Travis and colleagues think their design could solve all these issues in one swoop: instead of trapping cold atoms in the cavity, they suggest using a hot beam of atoms that passes through the cavity. The atoms would be pumped before they enter the cavity, emit while they are inside the cavity, and then deposit on a cold metal plate when they exit.

Compared to making cold atoms, making a hot beam is easy. A lump of the material is evaporated in a simple oven, with the hot atoms flying out of a hole in the oven. This setup would be simple and robust enough to easily be constructed by non-specialists or to run in challenging real-world environments, unlike superradiant lasers using cold atoms or ultrastable lasers using silicon cavities.

In the paper, the team present calculations for a laser using hot beams of calcium or strontium atoms, predicting they could achieve continuous output at high stability with seven or eight orders of magnitude more power than cold atom designs. With calcium, for instance, they estimate the laser could deliver 0.1mW at a linewidth of 40mHz, which is competitive with silicon-cavity-based stable lasers.

At CQT, the team working on this project was Travis, Xianquan and Research Fellow Steven Touzard. The three experimentalists collaborated with four theorists at JILA.
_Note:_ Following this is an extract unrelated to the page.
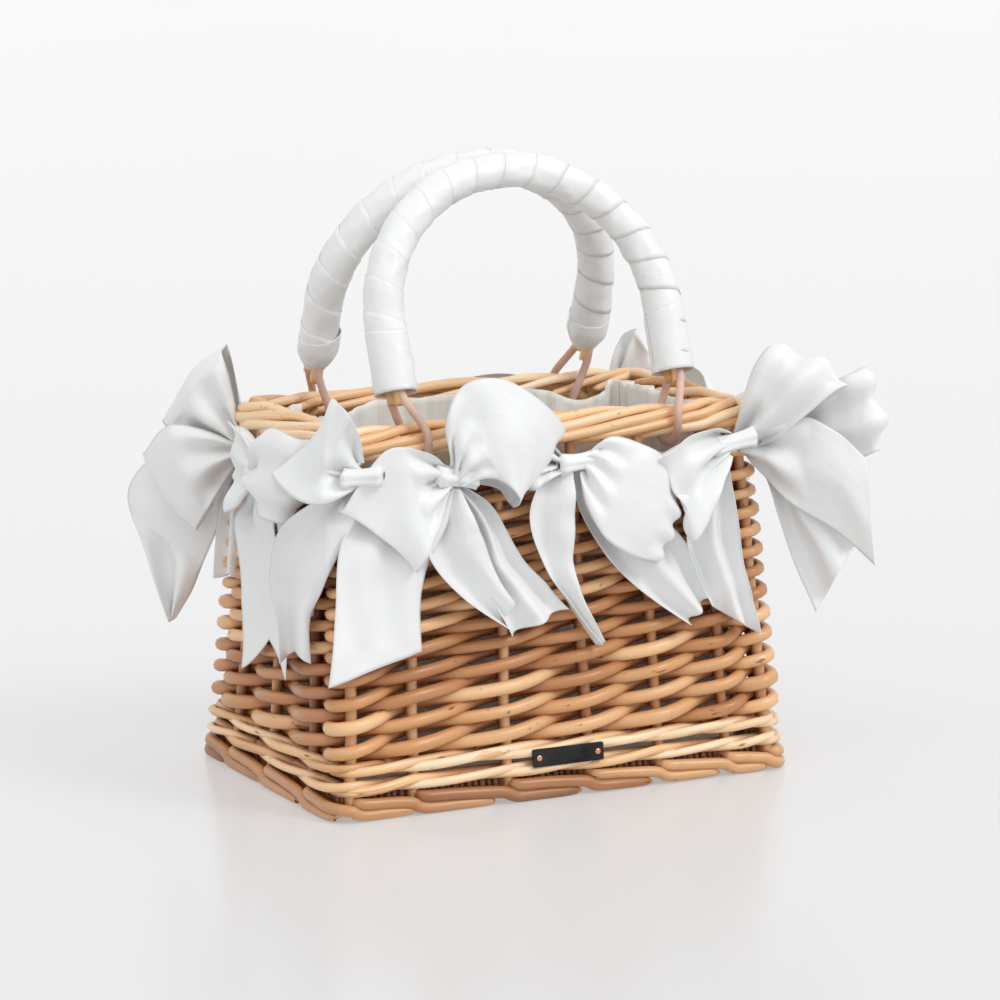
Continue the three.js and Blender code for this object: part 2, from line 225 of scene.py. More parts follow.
def cotton_finish():
    """Cream linen and cotton cloth: plain weave, slubs along both threads, a little crumple."""
    finish = Finish("cotton_cloth", 0.95, Sheen_Weight=0.15)
    across, along = finish.map_axes("cloth_map")
    warp = (across * 7400.0).math("SINE")
    weft = (along * 7400.0).math("SINE")
    weave = warp * weft
    slub_one = finish.cloud(finish.vector(across * 1500.0, along * 40.0, 0.0), 1.0, 2.0)
    slub_two = finish.cloud(finish.vector(across * 40.0, along * 1500.0, 5.0), 1.0, 2.0)
    crumple = finish.cloud(finish.vector(across * 45.0, along * 45.0, 9.0), 1.0, 4.0)
    threads = slub_one * 0.5 + slub_two * 0.5
    colour = finish.ramp(threads, [(0.3, shade(240, 236, 228)), (0.7, shade(250, 248, 244))])
    finish.wear("Base Color", colour)
    finish.bump(weave * 0.05 + threads * 0.25 + crumple * 2.2, 0.6 * MM, 0.6)
    return finish.material


def leather_finish():
    """Dusty pink leather cord: fine pores and slightly darker, smoother worn places."""
    finish = Finish("blush_cord", 0.5)
    grain = finish.cloud(finish.place(), 1600.0, 4.0)
    wear = finish.cloud(finish.place(), 60.0, 2.0)
    colour = finish.ramp(wear, [(0.3, shade(196, 158, 142)), (0.7, shade(222, 188, 172))])
    finish.wear("Base Color", colour)
    finish.wear("Roughness", wear * 0.25 + 0.38)
    finish.bump(grain, 0.12 * MM, 0.7)
    return finish.material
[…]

Travis recalls early discussions for this project with his co-author Murray Holland, who proposed the original superradiant laser. Travis and Murray were previously colleagues at JILA. “We weren't sitting there going, how do we make the world's most stable laser? We were thinking, how do we make a stable laser everyone can use?” says Travis. It has taken years of work, but he thinks they’ve got there: “What we've eventually come to is a design that appears to make superradiant lasers practical.” Next it’s time to test that in the labs.